Please, please help this issue get more public scrutiny. But if you're going to exert pressure on the WHATWG, be reasonable -- read the archives first!. And don't let special interests kill computing for all -- now it's time to take a stand!

Update: the discussion at the WHATWG list is centering around the fact that Microsoft, Nokia and Apple disagree on having Ogg technology mentioned on the spec, due (I loosely quote them) to the potential threat that submarine patents may pose. My personal opinion is that you don't get any freer than Ogg, and there is no such patent threat because major hardware and software players (gaming companies and America Online / Winamp, for example) have already shipped at least Ogg Vorbis technology in the past. Until this conundrum is resolved, they're taking Ogg technology off the table because they don't want to implement it in their browsers.

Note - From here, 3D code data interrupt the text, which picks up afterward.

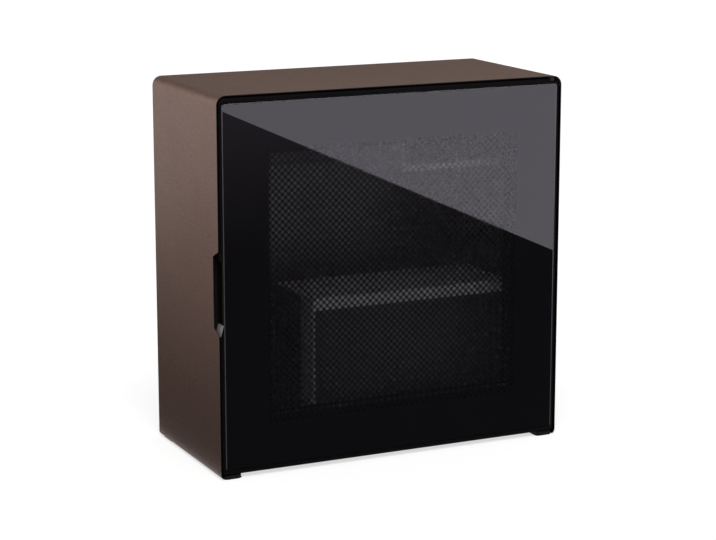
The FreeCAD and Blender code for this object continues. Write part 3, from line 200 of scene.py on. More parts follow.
# Edges rubbed by handling: where the softened normal leaves the true one
rubbing = {"radius": 0.0012, "samples": 4, "flat": 0.995, "sharp": 0.86, "lift": 1.6, "bare": 0.05}


def makeWearGroup():
    group, entry, leave = newGroup(
        "edgeWear",
        [("Radius", "NodeSocketFloat", rubbing["radius"])],
        [("Rubbed", "NodeSocketFloat")],
    )
    soft = group.nodes.new("ShaderNodeBevel")
    soft.samples = rubbing["samples"]
    group.links.new(entry.outputs["Radius"], soft.inputs["Radius"])
    meeting = group.nodes.new("ShaderNodeVectorMath")
    meeting.operation = "DOT_PRODUCT"
    group.links.new(soft.outputs["Normal"], meeting.inputs[0])
    group.links.new(group.nodes.new("ShaderNodeNewGeometry").outputs["Normal"], meeting.inputs[1])
    rubbed = rampBetween(group, meeting.outputs["Value"], rubbing["flat"], rubbing["sharp"])
    group.links.new(rubbed, leave.inputs["Rubbed"])
    return group


grainGroup = makeGrainGroup()
printGroup = makePrintGroup()
wearGroup = makeWearGroup()


def startMaterial(name, roughness, metallic=0.0, specular=0.5):
    material = bpy.data.materials.new(name)
    material.use_nodes = True
    tree = material.node_tree
    shader = tree.nodes["Principled BSDF"]
    setInputs(shader, {"Roughness": roughness, "Metallic": metallic, "Specular IOR Level": specular})
    return material, tree, shader


def grainOf(tree, fineScale, broadScale, stretch=(1.0, 1.0, 1.0)):
    grain = tree.nodes.new("ShaderNodeGroup")
    grain.node_tree = grainGroup
    setInputs(grain, {"Fine Scale": fineScale, "Broad Scale": broadScale, "Stretch": stretch})
    return grain


def scaled(colour, factor):
    return tuple(min(1.0, value * factor) for value in colour)


# Painted shade: the casing's sheet is painted black on its cut front edge and on its inner side next to the
# door, where shade falls
paintedFrontShade = {"edgeDepth": 0.0002, "skin": 0.0006, "topLeft": 0.016, "colour": grey(0.003)}


def paintFrontShade(tree, toned):
    low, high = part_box("outer_casing")
    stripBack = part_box("front_strip")[1].y
    parts = objectParts(tree)
    # mask of the painted shade: the cut front edge, and the inner side forward of the front strip
    cutEdge = mathNode(tree, "LESS_THAN", parts["Y"], low.y + paintedFrontShade["edgeDepth"])
    across = mathNode(tree, "ABSOLUTE", parts["X"])
    inward = mathNode(tree, "LESS_THAN", across, high.x - paintedFrontShade["skin"])
    lower = mathNode(tree, "LESS_THAN", parts["Z"], high.z - paintedFrontShade["topLeft"])
    forward = mathNode(tree, "LESS_THAN", parts["Y"], stripBack)
    behindDoor = mathNode(tree, "MULTIPLY", inward, mathNode(tree, "MULTIPLY", lower, forward))
    return mixColour(tree, mathNode(tree, "MAXIMUM", cutEdge, behindDoor), toned, paintedFrontShade["colour"])


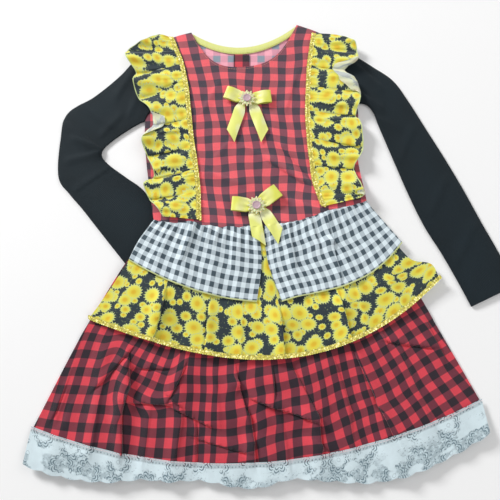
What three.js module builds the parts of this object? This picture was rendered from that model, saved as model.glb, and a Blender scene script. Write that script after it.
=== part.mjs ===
// A child's festa junina dress laid flat on its back: check bodice and skirt, sunflower ruffles and tier,
// gingham peplum, long jersey sleeves, scalloped hem lace and two satin bows.
// Millimetres, +Z up from the surface that it lies on, +X across the dress, +Y from the hem to the neck.
// Places are measured from the centre front at the waist seam, and the whole dress is then moved by MIDDLE.
import * as THREE from "three";

// Driving dimensions
const MIDDLE = { x: -20, y: 4.6 };
const CLOTH = 1;
const LAYER = 1.65;
const SEAM = 0.3;
const LAP = 0.85;
const SLEEVE_HEIGHT = 4.2;

// Neck: its middle, half width, and how far the front and the back are cut down below the shoulder line.
// The front's curve is squarer in the middle than at its corners, and the back's is a plain scoop.
const NECK = { x: -23, halfWidth: 72, leftY: 278, rightY: 290 };
const FRONT_NECK = { drop: 59, corner: 0.95, middle: 0.4 };
const BACK_NECK = { drop: 28, corner: 1, middle: 1 };
const BACK_OPENING = -15;
const BINDING = 9;
const BINDING_END = 1.5;
const PLACKET = { width: 21, length: 112 };

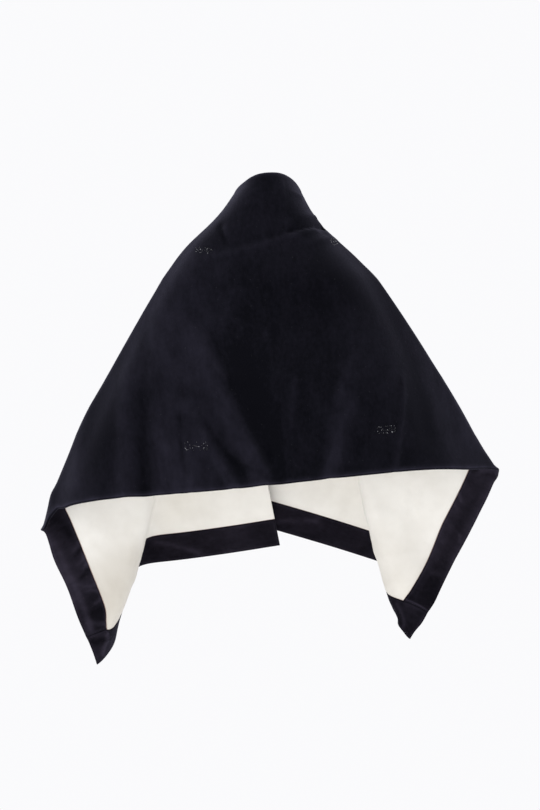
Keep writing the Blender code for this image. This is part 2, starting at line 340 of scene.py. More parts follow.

Since moving forward with HTML5 is a consensus decision, the thing's just not moving forward until a viable alternative to Ogg is found (or, maybe they can be convinced?). Both Opera and Mozilla have preliminary implementations of in-browser VIDEO tags that play Ogg media. Read the mailing list archives to see the arguments espoused in favor of / against the idea, and read the comments below.

It really bothered me that Nokia referred earlier this week to Ogg as a *proprietary* technology, blatantly stating something so untrue. It also bothers me that Apple has expressed concern against Ogg. Both companies make great products -- my entire life I've only owned Nokia phones, I was thinking about the N800, and it's in no small part thanks to Apple that I have hassle-free Zeroconf networking at home -- but this clearly puts the small content producer at a disadvantage.

I just discovered the position paper that Mozilla, through Chris Double (the author of the VIDEO embedding tag in Mozilla software), will be presenting in a few hours on the W3C video workshop. Interesting read.